Contractors, don’t lose sleep over 1,242 director disqualifications

As if contractors needed another reason to be cautious about setting up a limited company, the Insolvency Service has been thumping its chest about successful prosecutions chalked up by its scary-sounding ‘Criminal Enforcement Team.’

Glancing the team’s latest scalps (an ex-solicitor, a restaurateur and a debt boss), and the corresponding long list of punishments it can mete out (jail-sentences, disqualifications, community orders, penalties, unpaid work and curfews), the temptation is to think that every company director is in imminent danger of being disqualified for some offence or other.

Fortunately, writes Nick Hood, senior adviser to Opus Business Services Group, nothing could be further from the truth. Indeed, the vast, vast majority of law-abiding PSC contractors will not have their fate spelt out under the Company Directors Disqualification Act (‘CDDA’).

Four ways to definitely get disqualified as a director

Firstly, only directors of companies which go through a formal insolvency procedure like liquidation or administration are at risk of a CDDA prosecution.

Secondly, and even then, the offence committed or the background to the insolvency must be really serious for action to be taken.

On a practical level, the Insolvency Service has limited resources for this type of work, so they don’t major on the minor. The acid test tends to be how much money creditors have lost, and the degree to which recklessness or fraud have contributed to the failure.

The third potential thing which can pacify the Insolvency Service’s Criminal Enforcement Team (CET) is how well you, as a director, cooperate with the professionals handling the case Whether the director has ‘form,’ in other words previous business failures, is a fourth provoker (or pacifier) of the CET’s wrath.

So, one quick-fire way to get prosecuted is ignoring a previous disqualification order. Another ‘no-no’ if you want to stay on the CET’s good side is charging members of the public for a service -- and then not providing it.

In our experience, extremely few one-person contractor companies – for whom reputation matters and where ‘niche’ makes the small world we live in even smaller, are likely to fall in into this particular offence category of charging consumers for a service, but then bailing.

More potentially relevant for the average Personal Service Company is the most commonly prosecuted ‘crime’ by the Insolvency Service -- not keeping proper books and records, or withholding them after the insolvency.

What if the Insolvency Service threatens to prosecute you?

Let’s assume you’re not on top of your company’s records and some seriously bad luck befell you. What happens if the worse then occurs and as a contractor, you find yourself  threatened with prosecution by the Insolvency Service?

Well, the information on which the case is brought will have been provided by the liquidator or the administrator, who has to report on the conduct of the directors of all insolvent companies, whether ‘acceptable’ or ‘bad.’
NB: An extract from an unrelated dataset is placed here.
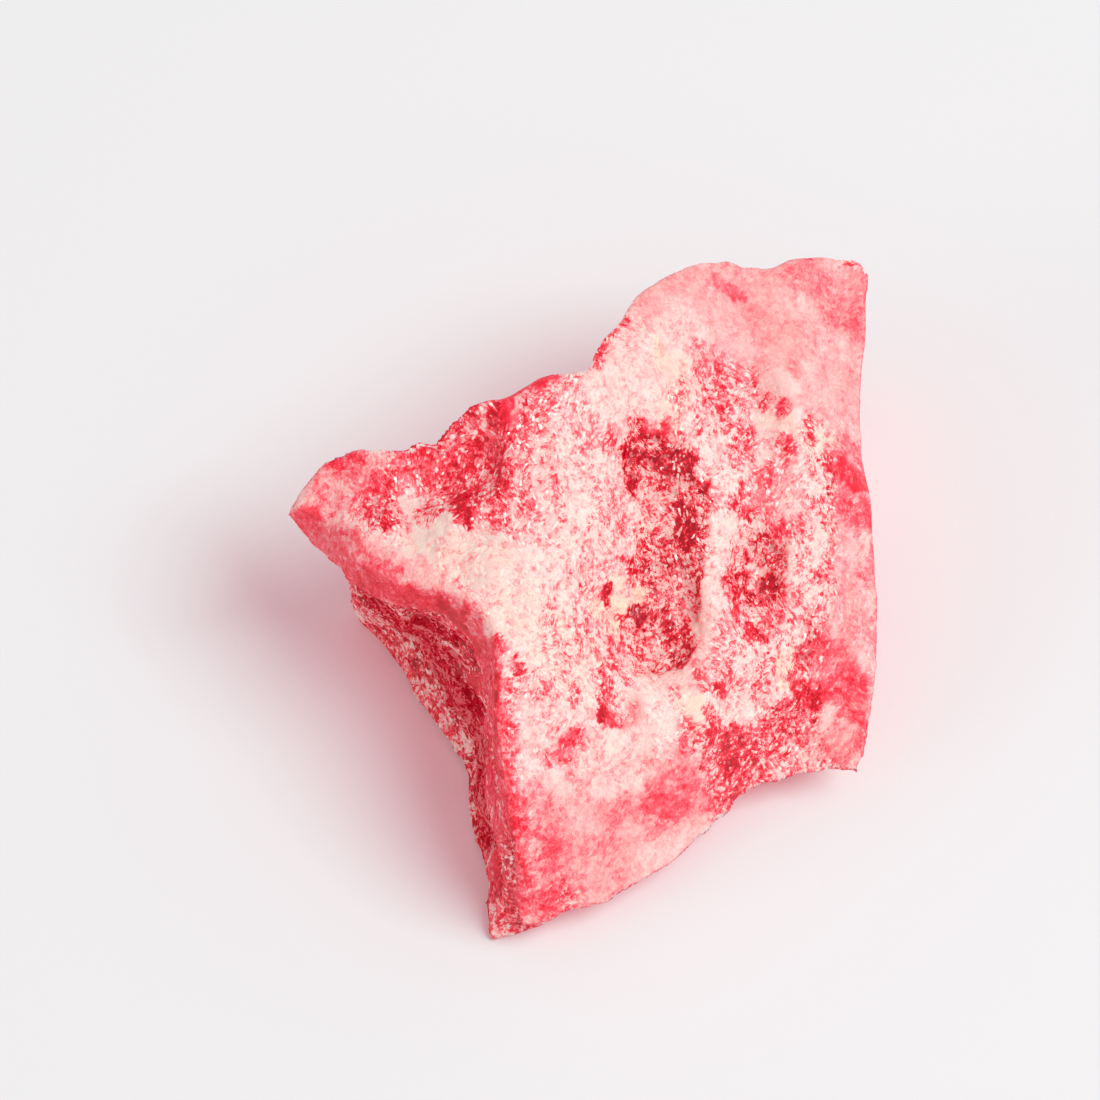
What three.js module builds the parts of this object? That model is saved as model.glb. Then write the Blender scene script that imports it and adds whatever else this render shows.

This could of course be a wrong or at least a judgmental view of events. It’s therefore essential that any unfortunate limited company contractor who finds themselves on the CET’s receiving end gets legal advice from a law firm which specialises in defending CCDA prosecutions. This is not a situation where a contractor should consider defending themselves, or think a generalist high street law firm can do the job.

‘Copping a plea’ and other responses

Should you not have the fight in you to even enlist such an expert, remember you can avoid all the trauma of a trial by ‘copping a plea,’ recommended (of course) if you really are guilty as charged. Like all plea bargaining, the sentence will be much reduced in these circumstances and the costs will be vastly reduced.

But if you go to court and lose, or plead guilty, what happens then? In short, you’ll be disqualified from acting as a Company Director or taking any part in the management of any other company for a fixed period, up to a maximum of 15 years. This would now be serious for you, because an up to 15-year ban would make life for most contractors really difficult to live, professionally-speaking.

Enough with the ‘what-ifs’ though. Overall, and even statistically-speaking, you shouldn’t be losing sleep as a limited company director doing his or her legal bit and playing by company law rules. The number of successful disqualification prosecutions every year is vanishingly small. In the year that ended March 2019, only 1,242 directors were disqualified. The average disqualification period was five-and-half-years.

Don’t lose sleep

To add some context, there are 1.9million limited companies in the UK! So despite the temptation to feel frightened when one hears of jail-time for those who, like you, ran a limited company, the best way to think of all this is to remember that they weren’t like you (-- reputable), they were rogues. And looking at those numbers again, the CET are like a lightning bolt. Scary? Yes, but also very unlikely to hit you, let alone strike you down -- unless you get caught orchestrating a torrent of grievously bad behaviour in a commercial thunderstorm. For the rest of you, it’s business-as-usual bar of course a few clouds forecast for April 2020.